┏━━

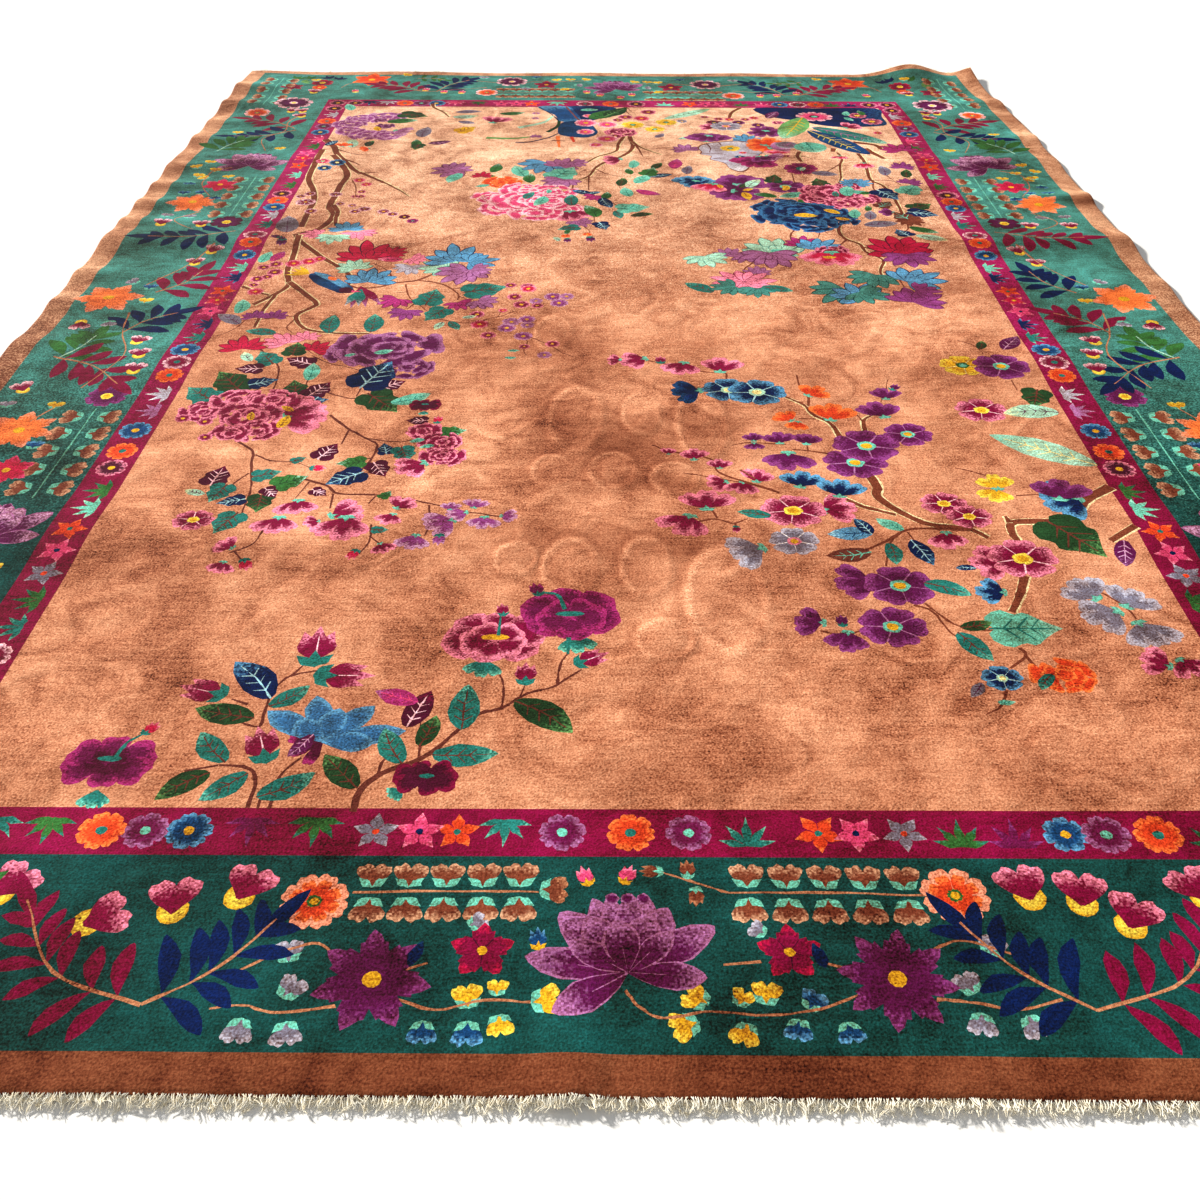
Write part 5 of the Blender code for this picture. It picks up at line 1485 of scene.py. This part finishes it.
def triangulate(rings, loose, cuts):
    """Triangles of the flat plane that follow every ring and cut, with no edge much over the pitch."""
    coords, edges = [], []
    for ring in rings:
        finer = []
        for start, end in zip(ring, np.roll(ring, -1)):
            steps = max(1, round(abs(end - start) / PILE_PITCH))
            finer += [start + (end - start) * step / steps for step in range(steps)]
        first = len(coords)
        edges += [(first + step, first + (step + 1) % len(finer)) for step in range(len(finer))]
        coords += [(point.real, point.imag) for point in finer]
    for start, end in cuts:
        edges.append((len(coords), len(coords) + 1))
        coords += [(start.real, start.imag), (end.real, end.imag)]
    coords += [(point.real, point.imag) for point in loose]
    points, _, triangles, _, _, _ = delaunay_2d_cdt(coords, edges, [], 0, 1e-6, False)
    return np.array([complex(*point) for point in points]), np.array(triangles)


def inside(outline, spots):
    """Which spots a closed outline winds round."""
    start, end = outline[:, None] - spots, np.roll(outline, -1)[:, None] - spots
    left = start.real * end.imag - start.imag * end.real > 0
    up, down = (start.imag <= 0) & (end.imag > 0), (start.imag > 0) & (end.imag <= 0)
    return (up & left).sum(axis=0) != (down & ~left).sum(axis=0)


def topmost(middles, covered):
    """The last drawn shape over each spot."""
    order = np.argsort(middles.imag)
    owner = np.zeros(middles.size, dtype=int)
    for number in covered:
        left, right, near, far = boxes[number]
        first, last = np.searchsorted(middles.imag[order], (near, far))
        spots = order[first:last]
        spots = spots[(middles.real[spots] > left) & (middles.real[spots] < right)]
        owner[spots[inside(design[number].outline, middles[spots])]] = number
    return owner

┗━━
┏━━

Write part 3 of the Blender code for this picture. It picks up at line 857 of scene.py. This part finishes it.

┗━━

**GIVEN INSTRUCTION**
Where a line above includes "Write", copy that line.

**RESPONSE FOR THIS EXERCISE**
Write part 5 of the Blender code for this picture. It picks up at line 1485 of scene.py. This part finishes it.
Write part 3 of the Blender code for this picture. It picks up at line 857 of scene.py. This part finishes it.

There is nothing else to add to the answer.